One waxed philosophical and described poetry as a trace of Being, phenomena and noumena. Another said that he wanted poetry to always give him something new. I apologize for not naming names here; I do know the names of most of the attendees but not all, so I thought it fairest to leave them out here/

My brainstorm about my desires for poems:

I want poems to be capacious — not necessarily in volume — to have a richness of surface and language —

even when minimal — the spaces between words in a minimal poems should BREED thoughts/images/hallucinations

so…a kind of sublime drugginess

simultaneously personal — no–motivated — I want to feel the reason for the poem –that reason can just be the reason

and also impersonal — but not…”distanced” — located in the stuff of language, its feel on the eye/ear/tongue

I want it witty — can express “truths: but oughtn’t to settle in them — better, momentary insights

and I want it to resist descriptiveness

I want new chemical combinations in language — not just for the sake of weirdness like surrealism…too obvious, negates its own weirdness

generally I want it to avoid making points that it doesn’t subvert

I want everything to be in question

like being in an unfamiliar city — each corner turned should to something startling —

maybe beautiful, maybe squalid

but anyway unexpected

I want codes

I don’t want identity (or at least not any simple definition of what identity might mean) so much, since going beyond it is a kind of nirvana


at my last comment a kind of ripple of understanding and agreement went thought the room. They come from a Buddhist culture and so they got that…Also, despite the intense governmental oppression they have always known,  some said they didn’t want to always write overtly politically or in any case “as Burmese.” Not all felt that way but some deemed that a kind of pressure and roundly rejected it.

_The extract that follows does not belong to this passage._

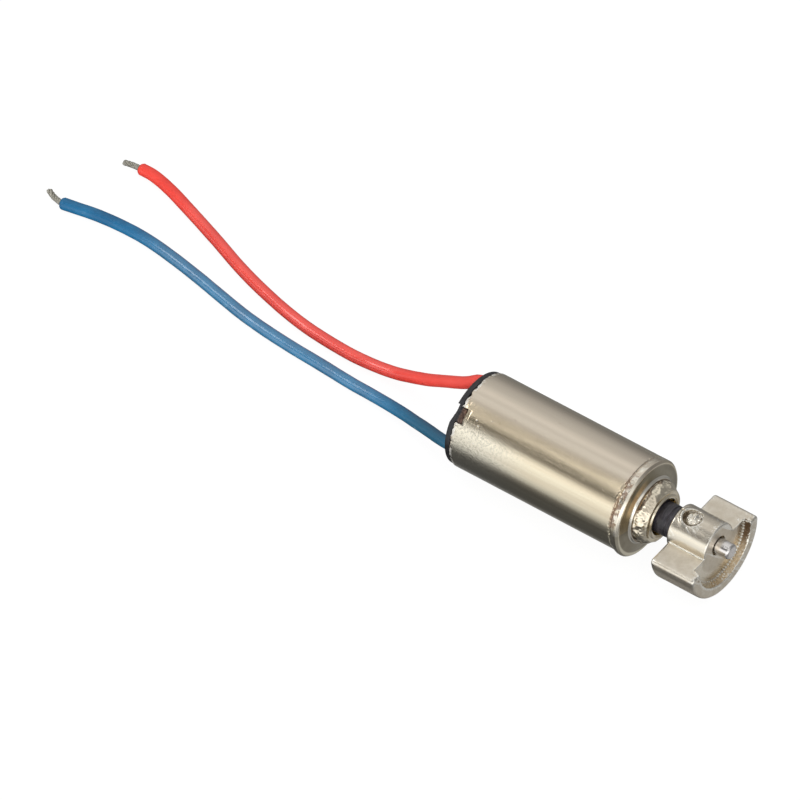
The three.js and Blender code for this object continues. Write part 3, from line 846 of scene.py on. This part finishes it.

They asked me, “Why don’t you become a Buddhist?””I’m not really one for -isms,” I said, “but Buddhism resonates for me in certain ways – its emphasis on compassion in the midst of the absurd suffering that is existence- and for some reason I am always attracted to Buddhist cultures and spaces”


Reading over my notes now several months later I realize of course that I’m not saying anything in my notes of desires for poetry that I haven’t said a thousand times before, and also that it isn’t a particularly novel set of wishes for poetry. I do think it is important for me now in what are very trying times in the US poetry world (I hope a painful growth period that leads to blossomings; indeed, what else could happen? the dialectic is always swinging, although I think it’s more like one of those pendula that go in whatever direction that “energy” is compelling them to go in) to keep clarifying to myself what it is I seek in poems.

“Collage is nerve art”


I find it bizarre that I hadn’t known about the work of Robert Seydel before I saw an exhibition of his work a couple of weeks ago at the Queens Museum. Almost every ride out on the 7 train yields wonders (the big globe in Flushing Fields is reason enough, on a hot day, with its spewing fountains and gleeful children), but this trip especially did so: Seydel’s delicate, odd collages and exquisitely constructed poems –some of these displayed in his precisely handwritten notebooks – reveal a world shivering with receptiveness.

I never met him.  He died in 2011, at 51 years old, of a heart attack. He was a recluse whose life was entirely devoted to his intertwining text/image artwork. Neither image nor text takes precedence; rather they seem to grow out of each other. What takes precedence is attention, or shall I say, attentiveness. Only a very attuned attentiveness can produce such work, and because of its fineness, it elicits attentiveness too – at least from me and the several others who looked raptly at the exhibit and listened as Monica de la Torré and Peter Gizzi read some selections from his work, including a poem that was displayed high up along the wall of the exhibition room.


He wrote in personae, including the persona of his aunt Ruth Greisman. It seems not at all an improper appropriation how he inhabits the (her) feminine. It seems a way of liberating utterances.

The poetry is extremely beautiful.  Here are some lines from his “Formulas and Flowers” published in The Book of Ruth (2011, siglio press):

Sad men fail art relentlessly.

Schmutz is my sign.

I rearrange time. It’s confused in me.

Imagination is foolish. Mine hops like a rabbit.

A trembling animal at the edge of thought.

The page is operatic.

I see creatures in my urine.

The images are beautiful, too, and can’t be faulted for relying too much on the surrealist technique of putting a new head on an old body, for that is a trick of which one never tires. There is a little of Schwitters in them in that one can feel the recuperation of things that would have otherwise been discarded. Especially intriguing to me were the altered daguerrotypes (or maybe just very old sepia photos) since it seemed a way of both destroying and embellishing historical imagery.


The show is on view through September 27th and is well worth the train ride. Besides, you can go to Flushing Mall afterward for Szechuan food and have a simply perfect day.